* Work required:
Restate, exactly and only, the lines from the first through the line containing "lies inside another.".

* Provided material:
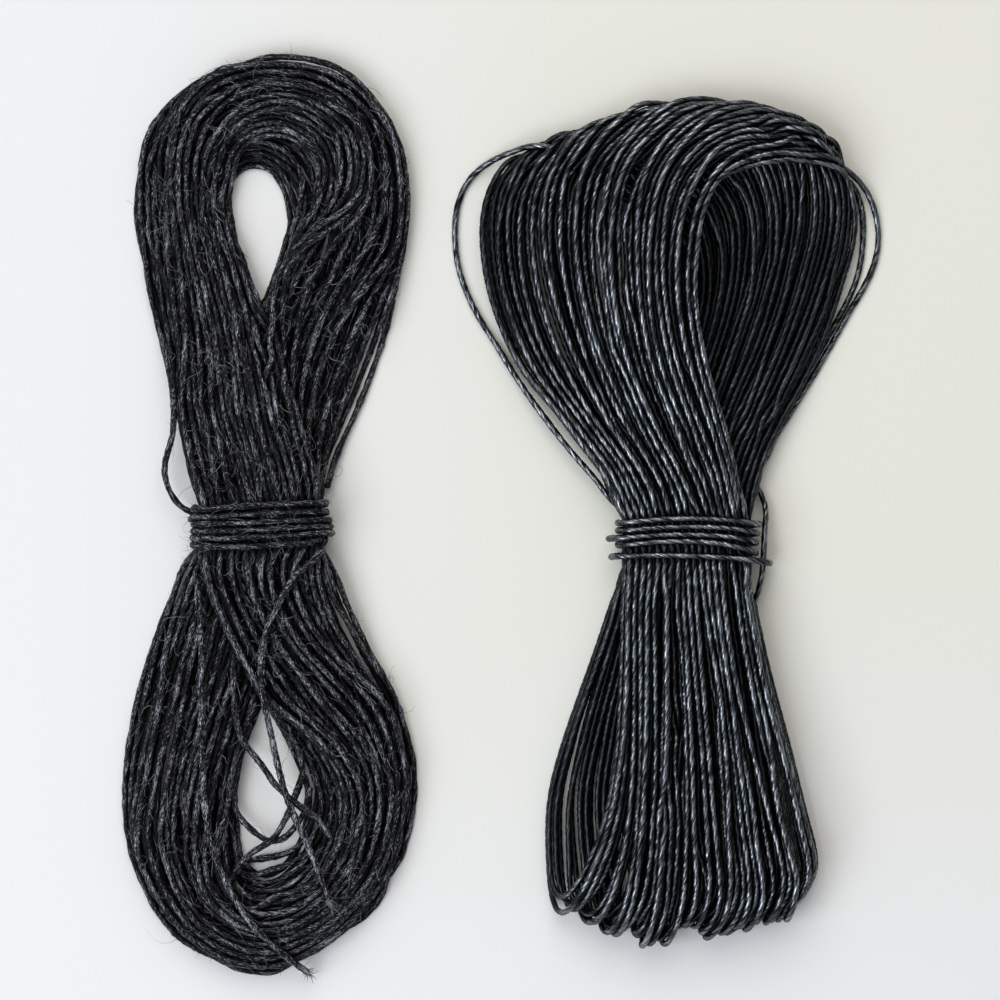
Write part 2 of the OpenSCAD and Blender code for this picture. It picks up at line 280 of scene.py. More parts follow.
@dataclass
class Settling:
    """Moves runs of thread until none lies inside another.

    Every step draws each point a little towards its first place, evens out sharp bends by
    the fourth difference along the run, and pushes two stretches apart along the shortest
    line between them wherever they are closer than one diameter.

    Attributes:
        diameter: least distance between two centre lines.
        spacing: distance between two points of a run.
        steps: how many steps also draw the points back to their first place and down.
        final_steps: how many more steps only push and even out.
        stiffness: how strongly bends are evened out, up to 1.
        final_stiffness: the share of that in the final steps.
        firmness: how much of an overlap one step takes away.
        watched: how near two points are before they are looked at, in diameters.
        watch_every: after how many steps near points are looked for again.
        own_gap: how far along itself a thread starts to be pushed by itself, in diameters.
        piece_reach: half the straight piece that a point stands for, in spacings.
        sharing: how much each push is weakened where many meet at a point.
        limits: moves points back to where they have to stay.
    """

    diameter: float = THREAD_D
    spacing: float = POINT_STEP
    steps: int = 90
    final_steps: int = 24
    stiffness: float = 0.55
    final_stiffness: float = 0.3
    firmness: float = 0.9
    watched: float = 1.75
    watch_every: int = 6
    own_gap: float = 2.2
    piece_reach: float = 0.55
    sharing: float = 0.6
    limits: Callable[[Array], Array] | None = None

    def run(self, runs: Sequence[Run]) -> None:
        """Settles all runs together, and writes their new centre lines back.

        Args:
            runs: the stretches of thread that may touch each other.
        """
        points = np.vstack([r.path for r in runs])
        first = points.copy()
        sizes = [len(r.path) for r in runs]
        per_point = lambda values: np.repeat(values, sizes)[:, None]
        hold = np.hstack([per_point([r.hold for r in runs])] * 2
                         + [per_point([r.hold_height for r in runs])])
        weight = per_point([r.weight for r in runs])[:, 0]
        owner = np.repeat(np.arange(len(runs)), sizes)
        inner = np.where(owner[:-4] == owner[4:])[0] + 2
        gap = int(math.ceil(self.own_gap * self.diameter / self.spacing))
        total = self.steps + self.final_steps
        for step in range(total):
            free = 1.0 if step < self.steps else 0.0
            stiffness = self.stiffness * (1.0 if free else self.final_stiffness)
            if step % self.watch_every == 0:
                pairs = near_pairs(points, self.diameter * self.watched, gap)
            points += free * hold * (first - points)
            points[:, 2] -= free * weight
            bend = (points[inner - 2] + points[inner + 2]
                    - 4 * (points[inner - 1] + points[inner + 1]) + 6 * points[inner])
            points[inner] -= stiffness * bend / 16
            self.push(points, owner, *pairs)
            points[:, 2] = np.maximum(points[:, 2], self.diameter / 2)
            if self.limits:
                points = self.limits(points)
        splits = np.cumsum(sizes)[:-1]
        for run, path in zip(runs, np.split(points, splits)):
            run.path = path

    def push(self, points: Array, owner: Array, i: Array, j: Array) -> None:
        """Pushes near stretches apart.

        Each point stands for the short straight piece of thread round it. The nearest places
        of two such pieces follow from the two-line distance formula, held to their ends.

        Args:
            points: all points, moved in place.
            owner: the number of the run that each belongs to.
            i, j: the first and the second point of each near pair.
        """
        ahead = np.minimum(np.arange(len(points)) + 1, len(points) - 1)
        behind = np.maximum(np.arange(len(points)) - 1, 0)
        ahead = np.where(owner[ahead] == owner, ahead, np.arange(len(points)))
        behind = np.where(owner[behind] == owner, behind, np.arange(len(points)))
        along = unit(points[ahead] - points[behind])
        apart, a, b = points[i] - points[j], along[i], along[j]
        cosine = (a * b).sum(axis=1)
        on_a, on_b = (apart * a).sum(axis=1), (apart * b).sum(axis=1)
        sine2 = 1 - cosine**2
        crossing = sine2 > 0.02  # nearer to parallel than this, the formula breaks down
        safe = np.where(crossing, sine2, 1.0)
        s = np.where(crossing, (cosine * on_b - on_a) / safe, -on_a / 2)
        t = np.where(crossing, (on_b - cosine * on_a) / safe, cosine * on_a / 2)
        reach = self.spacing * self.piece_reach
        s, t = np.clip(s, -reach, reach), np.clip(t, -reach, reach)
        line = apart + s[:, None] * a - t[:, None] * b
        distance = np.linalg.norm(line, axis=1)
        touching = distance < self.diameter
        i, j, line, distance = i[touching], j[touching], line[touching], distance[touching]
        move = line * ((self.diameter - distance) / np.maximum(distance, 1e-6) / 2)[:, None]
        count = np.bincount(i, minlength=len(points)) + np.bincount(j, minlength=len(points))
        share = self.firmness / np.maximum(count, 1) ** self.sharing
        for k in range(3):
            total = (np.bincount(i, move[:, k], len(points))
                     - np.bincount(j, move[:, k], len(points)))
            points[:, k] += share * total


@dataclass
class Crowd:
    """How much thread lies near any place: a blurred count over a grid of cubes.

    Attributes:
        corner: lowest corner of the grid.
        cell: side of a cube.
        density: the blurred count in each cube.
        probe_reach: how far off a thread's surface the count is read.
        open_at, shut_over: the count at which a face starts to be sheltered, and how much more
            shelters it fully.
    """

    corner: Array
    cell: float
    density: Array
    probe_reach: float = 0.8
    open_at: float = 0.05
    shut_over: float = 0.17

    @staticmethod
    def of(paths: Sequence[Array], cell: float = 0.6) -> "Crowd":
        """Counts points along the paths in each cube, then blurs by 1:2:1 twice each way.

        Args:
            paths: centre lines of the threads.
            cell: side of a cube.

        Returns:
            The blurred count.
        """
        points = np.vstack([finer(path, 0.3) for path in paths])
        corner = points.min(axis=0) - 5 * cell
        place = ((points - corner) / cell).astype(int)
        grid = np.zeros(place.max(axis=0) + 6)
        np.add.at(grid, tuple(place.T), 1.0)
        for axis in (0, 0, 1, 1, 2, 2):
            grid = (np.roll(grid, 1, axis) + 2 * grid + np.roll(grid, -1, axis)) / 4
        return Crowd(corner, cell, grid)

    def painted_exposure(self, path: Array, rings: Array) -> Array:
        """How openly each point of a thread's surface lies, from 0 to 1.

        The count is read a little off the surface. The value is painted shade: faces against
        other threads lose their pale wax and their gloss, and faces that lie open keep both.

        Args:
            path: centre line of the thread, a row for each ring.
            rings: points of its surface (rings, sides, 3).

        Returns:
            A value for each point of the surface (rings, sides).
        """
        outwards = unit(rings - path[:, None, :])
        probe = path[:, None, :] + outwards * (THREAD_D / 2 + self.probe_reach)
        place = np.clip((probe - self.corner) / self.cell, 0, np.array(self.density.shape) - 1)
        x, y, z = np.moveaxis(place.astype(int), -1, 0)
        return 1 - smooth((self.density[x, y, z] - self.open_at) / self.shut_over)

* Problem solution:
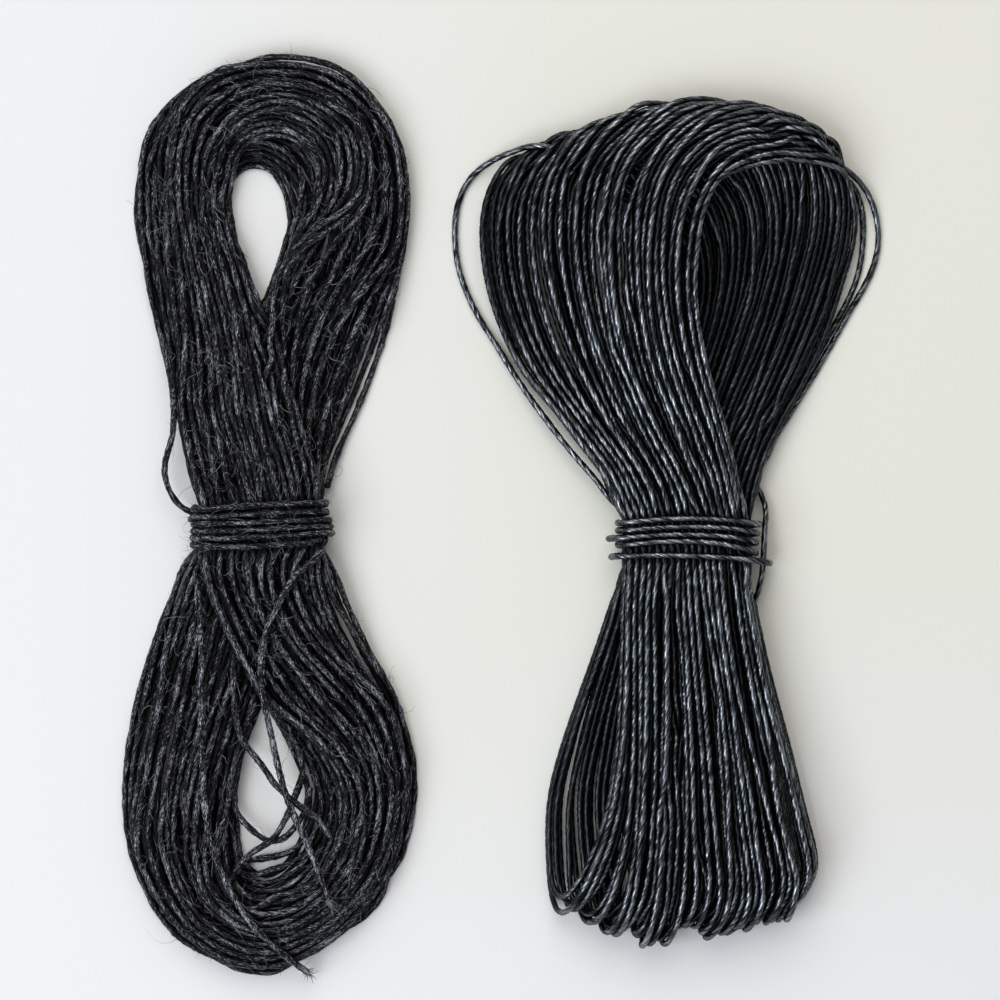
Write part 2 of the OpenSCAD and Blender code for this picture. It picks up at line 280 of scene.py. More parts follow.
@dataclass
class Settling:
    """Moves runs of thread until none lies inside another.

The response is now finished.